TASK DESCRIPTION: Copy out the lines that include the word "picks".

SUPPLIED INFORMATION:
****************************************

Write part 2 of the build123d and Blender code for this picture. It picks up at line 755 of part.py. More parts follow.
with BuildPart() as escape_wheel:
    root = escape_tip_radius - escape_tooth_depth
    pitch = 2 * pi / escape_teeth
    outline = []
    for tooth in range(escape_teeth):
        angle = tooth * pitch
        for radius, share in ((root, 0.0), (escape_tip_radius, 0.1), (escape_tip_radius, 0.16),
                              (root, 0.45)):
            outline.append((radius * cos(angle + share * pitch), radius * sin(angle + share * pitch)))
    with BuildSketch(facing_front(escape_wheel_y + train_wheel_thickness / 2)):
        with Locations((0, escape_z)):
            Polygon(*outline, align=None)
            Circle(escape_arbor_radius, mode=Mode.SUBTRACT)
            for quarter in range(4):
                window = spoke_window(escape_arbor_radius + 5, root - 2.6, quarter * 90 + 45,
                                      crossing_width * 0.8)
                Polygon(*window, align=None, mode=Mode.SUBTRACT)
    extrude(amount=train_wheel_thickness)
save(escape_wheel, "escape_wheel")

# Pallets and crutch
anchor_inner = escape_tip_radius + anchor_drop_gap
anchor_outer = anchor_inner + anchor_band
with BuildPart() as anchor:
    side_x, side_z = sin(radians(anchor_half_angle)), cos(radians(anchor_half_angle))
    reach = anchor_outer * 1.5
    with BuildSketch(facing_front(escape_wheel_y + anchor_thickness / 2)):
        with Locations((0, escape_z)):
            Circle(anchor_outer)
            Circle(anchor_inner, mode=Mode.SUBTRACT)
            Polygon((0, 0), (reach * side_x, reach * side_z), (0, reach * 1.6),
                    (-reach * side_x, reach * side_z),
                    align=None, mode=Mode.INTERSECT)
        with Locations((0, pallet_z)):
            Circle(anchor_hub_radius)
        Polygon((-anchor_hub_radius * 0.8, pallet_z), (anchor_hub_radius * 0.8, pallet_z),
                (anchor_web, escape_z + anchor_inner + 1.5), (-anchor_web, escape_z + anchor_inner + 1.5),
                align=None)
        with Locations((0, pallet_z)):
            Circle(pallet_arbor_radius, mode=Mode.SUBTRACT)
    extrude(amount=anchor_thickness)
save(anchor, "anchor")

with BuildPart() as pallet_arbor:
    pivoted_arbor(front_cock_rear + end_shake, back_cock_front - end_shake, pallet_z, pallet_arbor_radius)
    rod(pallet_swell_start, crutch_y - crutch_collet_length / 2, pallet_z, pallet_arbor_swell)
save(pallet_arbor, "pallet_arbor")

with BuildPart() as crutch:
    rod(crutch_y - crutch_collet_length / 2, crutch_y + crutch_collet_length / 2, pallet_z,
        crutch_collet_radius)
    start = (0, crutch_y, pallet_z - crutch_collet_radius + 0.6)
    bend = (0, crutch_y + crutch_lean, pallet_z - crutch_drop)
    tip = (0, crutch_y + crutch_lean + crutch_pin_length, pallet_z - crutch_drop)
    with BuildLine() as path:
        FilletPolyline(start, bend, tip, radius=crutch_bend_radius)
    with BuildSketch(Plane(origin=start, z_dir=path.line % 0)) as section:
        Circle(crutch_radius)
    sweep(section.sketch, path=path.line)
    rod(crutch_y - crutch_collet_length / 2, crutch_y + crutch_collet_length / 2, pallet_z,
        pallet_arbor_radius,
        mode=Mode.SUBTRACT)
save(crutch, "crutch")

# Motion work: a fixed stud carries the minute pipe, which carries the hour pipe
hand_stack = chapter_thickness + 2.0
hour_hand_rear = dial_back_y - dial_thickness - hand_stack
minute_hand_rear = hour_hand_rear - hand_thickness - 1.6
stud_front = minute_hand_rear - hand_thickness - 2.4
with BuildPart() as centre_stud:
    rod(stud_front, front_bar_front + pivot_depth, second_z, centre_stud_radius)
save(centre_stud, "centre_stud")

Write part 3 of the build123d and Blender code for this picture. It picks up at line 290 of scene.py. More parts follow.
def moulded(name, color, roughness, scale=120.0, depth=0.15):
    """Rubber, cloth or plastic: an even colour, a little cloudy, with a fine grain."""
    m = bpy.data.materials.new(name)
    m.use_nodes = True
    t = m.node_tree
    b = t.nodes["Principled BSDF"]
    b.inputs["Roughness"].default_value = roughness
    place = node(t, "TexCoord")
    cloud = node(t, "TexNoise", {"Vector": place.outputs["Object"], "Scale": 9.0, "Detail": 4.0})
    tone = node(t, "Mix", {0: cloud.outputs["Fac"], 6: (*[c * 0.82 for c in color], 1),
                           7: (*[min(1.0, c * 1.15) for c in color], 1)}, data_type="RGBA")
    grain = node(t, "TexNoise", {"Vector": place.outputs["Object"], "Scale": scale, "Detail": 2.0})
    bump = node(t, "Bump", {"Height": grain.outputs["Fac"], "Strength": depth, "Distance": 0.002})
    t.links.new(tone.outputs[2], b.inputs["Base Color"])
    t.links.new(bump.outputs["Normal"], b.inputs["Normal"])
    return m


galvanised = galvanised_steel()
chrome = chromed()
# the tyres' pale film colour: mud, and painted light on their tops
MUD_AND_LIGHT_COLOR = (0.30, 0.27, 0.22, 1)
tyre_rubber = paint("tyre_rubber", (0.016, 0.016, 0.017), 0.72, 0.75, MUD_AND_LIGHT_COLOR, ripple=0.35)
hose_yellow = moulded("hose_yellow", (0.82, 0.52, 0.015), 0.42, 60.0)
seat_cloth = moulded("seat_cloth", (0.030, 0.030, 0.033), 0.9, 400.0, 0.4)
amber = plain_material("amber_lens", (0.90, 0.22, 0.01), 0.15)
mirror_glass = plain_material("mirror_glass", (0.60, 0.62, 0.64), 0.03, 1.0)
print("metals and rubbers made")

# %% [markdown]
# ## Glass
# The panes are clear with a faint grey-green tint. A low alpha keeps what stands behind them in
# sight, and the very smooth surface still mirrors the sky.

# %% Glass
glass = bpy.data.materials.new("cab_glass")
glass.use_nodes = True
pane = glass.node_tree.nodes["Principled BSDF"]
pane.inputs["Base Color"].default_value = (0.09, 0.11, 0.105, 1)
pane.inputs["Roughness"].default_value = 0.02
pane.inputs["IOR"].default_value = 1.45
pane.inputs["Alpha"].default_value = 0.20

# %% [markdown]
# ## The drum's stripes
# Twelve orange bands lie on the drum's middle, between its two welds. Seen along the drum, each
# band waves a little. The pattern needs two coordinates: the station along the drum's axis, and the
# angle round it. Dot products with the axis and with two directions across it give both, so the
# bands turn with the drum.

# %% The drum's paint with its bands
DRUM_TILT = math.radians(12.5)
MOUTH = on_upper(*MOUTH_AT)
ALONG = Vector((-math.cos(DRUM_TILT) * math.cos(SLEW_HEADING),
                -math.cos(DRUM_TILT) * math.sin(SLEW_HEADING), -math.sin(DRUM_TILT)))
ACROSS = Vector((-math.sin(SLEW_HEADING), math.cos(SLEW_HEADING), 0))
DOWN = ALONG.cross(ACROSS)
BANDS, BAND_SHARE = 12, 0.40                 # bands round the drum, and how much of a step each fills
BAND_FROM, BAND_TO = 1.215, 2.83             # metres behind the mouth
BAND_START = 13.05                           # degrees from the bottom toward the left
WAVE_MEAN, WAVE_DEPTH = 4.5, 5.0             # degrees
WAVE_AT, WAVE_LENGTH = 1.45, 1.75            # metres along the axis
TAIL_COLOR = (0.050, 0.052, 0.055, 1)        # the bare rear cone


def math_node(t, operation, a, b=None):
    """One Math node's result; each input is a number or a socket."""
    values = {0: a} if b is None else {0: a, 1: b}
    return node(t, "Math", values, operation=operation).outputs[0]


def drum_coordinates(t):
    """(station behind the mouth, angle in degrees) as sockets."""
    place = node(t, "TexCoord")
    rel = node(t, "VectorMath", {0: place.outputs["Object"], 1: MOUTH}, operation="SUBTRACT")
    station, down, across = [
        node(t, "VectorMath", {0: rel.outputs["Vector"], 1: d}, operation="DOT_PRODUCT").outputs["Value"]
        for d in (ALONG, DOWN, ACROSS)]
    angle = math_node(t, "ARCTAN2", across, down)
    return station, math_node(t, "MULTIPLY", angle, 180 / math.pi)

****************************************

REPLY TO THE EXERCISE:
Write part 2 of the build123d and Blender code for this picture. It picks up at line 755 of part.py. More parts follow.
Write part 3 of the build123d and Blender code for this picture. It picks up at line 290 of scene.py. More parts follow.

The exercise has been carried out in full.